Copy exactly the lines from the one containing "section = inner_section()" through the one containing "from mathutils import Matrix, Vector", both included, and nothing else.

------ Material

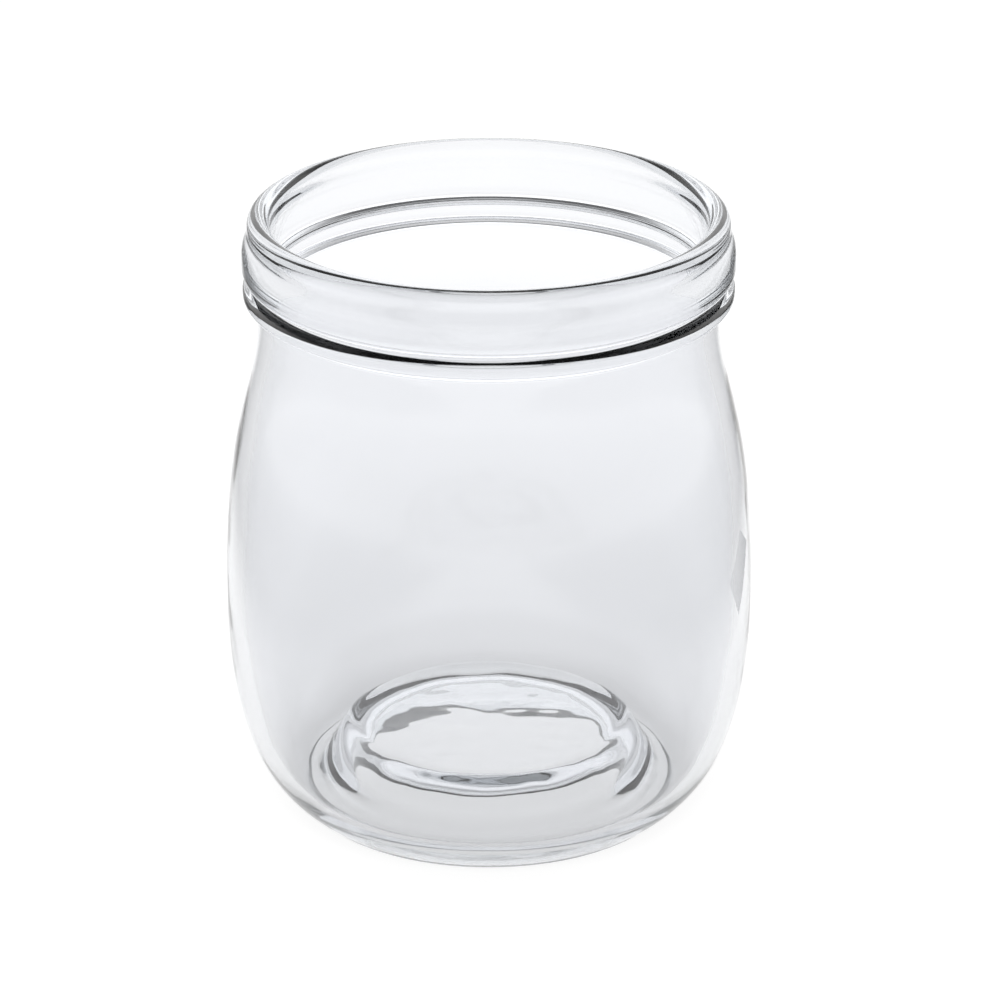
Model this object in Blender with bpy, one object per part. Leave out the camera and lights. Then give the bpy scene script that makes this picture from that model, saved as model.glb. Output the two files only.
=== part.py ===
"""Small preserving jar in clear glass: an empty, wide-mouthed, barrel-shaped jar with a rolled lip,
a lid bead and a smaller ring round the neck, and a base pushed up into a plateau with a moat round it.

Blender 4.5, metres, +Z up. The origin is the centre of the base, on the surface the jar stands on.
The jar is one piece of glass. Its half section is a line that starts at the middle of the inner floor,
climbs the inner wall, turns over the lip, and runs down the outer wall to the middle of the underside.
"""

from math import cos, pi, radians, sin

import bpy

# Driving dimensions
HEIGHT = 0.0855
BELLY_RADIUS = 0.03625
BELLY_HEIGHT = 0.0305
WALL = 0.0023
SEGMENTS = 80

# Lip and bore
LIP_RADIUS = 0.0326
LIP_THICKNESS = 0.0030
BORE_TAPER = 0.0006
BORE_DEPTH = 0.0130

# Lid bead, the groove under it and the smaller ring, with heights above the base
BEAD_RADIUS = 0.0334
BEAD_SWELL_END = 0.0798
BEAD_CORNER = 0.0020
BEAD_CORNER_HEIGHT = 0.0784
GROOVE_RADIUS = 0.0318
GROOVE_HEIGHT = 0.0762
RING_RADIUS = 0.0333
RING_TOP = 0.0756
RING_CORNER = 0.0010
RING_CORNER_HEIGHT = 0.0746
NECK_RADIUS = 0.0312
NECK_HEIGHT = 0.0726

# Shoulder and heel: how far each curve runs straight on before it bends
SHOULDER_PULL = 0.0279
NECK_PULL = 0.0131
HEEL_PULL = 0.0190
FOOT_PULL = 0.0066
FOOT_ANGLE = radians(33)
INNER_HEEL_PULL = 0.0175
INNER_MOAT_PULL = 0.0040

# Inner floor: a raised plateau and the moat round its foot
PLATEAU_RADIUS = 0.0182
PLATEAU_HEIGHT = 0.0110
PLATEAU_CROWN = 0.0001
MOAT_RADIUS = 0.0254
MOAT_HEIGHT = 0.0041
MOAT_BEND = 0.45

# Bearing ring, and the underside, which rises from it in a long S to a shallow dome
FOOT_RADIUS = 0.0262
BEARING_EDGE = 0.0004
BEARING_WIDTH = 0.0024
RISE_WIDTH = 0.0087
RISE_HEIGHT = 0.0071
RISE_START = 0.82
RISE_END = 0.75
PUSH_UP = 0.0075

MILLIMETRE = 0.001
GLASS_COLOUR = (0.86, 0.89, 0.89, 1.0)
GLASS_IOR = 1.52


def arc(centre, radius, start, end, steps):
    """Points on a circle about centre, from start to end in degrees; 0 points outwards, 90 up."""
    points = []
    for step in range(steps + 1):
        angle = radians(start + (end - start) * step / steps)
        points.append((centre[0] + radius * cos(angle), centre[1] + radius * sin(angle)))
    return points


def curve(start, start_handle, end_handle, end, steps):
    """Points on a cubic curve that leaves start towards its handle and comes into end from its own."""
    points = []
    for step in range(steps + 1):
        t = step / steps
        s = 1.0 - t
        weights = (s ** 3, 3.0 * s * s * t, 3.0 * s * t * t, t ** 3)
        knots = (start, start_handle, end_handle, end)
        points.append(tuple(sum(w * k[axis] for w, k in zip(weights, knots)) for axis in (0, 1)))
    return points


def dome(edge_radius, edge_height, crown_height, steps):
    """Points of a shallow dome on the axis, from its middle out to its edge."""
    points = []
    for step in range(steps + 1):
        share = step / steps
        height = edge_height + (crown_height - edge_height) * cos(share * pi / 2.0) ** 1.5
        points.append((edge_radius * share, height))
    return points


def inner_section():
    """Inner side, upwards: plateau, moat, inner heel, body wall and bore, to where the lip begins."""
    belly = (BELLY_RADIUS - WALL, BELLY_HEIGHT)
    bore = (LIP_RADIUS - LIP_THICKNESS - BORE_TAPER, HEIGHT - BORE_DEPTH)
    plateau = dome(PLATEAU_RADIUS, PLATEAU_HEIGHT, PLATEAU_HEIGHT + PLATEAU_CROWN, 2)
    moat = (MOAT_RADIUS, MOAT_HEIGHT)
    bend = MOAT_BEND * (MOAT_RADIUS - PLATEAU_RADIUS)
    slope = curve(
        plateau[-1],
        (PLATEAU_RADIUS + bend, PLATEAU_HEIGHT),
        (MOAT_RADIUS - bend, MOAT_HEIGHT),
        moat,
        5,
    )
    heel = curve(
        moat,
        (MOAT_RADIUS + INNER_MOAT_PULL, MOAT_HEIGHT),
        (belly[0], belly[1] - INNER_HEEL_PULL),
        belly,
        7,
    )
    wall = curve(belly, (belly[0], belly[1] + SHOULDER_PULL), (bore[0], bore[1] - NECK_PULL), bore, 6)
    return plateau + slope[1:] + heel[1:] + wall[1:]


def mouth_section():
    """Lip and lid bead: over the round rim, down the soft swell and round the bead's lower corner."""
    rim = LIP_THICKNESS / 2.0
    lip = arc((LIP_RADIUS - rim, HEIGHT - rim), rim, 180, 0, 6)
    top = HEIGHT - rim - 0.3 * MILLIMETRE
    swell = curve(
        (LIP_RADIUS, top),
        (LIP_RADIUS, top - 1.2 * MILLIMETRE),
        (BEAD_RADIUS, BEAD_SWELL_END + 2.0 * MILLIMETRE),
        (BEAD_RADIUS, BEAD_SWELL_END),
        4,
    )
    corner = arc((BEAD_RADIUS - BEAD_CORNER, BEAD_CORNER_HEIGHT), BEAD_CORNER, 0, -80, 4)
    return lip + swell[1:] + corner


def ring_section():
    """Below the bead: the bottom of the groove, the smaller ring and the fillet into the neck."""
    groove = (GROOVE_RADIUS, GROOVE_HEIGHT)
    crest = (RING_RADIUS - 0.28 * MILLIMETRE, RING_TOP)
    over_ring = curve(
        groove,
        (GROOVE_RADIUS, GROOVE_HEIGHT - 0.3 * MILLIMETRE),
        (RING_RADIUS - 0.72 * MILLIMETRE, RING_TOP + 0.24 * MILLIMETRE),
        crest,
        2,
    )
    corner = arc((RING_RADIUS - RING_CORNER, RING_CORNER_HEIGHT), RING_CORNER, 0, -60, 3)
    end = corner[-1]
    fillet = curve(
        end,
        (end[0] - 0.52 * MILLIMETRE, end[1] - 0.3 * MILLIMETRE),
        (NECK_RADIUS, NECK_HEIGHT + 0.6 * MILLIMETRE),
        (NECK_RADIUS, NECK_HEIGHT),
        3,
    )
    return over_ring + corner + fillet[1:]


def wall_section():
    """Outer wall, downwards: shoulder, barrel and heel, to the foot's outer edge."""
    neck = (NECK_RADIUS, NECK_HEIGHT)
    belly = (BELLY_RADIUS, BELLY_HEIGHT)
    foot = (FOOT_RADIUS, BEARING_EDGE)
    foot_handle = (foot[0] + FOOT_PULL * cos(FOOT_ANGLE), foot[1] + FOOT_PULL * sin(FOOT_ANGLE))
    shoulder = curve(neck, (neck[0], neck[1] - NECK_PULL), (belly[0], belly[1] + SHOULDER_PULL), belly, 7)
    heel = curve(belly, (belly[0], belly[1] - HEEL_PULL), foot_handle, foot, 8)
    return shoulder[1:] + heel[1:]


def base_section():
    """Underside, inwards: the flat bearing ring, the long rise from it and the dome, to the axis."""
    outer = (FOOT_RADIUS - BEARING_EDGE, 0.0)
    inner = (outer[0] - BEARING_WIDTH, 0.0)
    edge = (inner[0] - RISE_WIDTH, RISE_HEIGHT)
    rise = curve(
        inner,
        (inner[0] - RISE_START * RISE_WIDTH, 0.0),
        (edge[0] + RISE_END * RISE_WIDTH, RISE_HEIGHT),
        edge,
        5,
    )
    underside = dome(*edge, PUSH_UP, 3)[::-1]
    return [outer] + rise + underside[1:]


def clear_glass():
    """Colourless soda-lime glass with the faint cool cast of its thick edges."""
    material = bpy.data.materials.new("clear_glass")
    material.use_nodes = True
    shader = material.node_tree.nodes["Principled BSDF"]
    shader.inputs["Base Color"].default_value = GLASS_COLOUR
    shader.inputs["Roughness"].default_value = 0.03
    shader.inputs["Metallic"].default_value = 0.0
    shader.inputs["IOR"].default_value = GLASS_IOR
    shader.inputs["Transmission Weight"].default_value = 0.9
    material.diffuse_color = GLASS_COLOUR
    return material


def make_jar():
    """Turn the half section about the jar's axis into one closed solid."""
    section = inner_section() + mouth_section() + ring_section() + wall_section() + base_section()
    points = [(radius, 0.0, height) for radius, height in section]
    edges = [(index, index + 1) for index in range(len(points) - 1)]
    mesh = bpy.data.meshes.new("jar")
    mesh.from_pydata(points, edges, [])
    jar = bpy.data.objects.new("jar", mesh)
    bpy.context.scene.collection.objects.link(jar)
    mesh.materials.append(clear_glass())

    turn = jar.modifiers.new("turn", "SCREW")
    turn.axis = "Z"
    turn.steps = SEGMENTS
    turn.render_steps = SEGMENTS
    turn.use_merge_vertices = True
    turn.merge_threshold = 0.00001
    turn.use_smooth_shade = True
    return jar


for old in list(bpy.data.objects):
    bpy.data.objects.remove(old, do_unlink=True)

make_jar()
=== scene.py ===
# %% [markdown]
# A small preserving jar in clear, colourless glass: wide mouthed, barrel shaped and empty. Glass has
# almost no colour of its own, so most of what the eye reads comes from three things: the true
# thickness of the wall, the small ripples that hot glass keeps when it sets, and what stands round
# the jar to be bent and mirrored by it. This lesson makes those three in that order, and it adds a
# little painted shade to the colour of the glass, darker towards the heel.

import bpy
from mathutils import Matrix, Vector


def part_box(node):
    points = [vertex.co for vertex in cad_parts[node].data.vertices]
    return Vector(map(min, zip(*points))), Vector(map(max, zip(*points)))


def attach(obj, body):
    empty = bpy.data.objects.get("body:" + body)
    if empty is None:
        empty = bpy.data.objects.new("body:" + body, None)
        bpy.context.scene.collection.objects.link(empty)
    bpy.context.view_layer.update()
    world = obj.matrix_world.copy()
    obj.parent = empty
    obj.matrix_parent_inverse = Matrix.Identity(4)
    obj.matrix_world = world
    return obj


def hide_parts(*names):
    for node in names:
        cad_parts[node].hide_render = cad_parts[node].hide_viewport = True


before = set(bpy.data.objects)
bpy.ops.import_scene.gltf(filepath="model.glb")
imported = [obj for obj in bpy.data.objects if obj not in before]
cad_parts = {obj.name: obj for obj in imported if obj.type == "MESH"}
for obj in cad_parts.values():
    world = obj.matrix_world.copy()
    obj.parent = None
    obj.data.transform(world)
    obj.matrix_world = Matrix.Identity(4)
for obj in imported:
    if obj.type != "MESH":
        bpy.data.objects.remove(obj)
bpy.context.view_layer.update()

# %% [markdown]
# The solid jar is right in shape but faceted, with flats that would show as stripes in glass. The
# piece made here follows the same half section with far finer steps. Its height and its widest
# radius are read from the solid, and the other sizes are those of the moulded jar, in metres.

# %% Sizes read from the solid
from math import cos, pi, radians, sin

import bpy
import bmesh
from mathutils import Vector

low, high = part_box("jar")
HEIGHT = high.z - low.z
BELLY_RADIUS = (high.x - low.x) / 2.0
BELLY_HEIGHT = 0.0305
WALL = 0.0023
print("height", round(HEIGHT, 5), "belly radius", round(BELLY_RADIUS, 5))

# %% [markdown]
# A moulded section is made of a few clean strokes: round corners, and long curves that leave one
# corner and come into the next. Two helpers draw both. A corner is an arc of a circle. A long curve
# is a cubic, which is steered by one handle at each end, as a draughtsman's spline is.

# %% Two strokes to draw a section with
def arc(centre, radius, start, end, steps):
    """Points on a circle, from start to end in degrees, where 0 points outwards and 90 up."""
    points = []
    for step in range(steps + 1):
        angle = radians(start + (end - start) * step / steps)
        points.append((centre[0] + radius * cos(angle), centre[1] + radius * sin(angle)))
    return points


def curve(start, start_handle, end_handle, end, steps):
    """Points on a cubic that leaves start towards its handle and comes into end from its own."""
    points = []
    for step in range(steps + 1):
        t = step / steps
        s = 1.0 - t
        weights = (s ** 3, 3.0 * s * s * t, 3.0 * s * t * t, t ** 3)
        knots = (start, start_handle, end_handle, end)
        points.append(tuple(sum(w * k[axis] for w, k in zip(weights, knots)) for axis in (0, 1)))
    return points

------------

— Task response —
    section = inner_section() + mouth_section() + ring_section() + wall_section() + base_section()
    points = [(radius, 0.0, height) for radius, height in section]
    edges = [(index, index + 1) for index in range(len(points) - 1)]
    mesh = bpy.data.meshes.new("jar")
    mesh.from_pydata(points, edges, [])
    jar = bpy.data.objects.new("jar", mesh)
    bpy.context.scene.collection.objects.link(jar)
    mesh.materials.append(clear_glass())

    turn = jar.modifiers.new("turn", "SCREW")
    turn.axis = "Z"
    turn.steps = SEGMENTS
    turn.render_steps = SEGMENTS
    turn.use_merge_vertices = True
    turn.merge_threshold = 0.00001
    turn.use_smooth_shade = True
    return jar


for old in list(bpy.data.objects):
    bpy.data.objects.remove(old, do_unlink=True)

make_jar()
=== scene.py ===
# %% [markdown]
# A small preserving jar in clear, colourless glass: wide mouthed, barrel shaped and empty. Glass has
# almost no colour of its own, so most of what the eye reads comes from three things: the true
# thickness of the wall, the small ripples that hot glass keeps when it sets, and what stands round
# the jar to be bent and mirrored by it. This lesson makes those three in that order, and it adds a
# little painted shade to the colour of the glass, darker towards the heel.

import bpy
from mathutils import Matrix, Vector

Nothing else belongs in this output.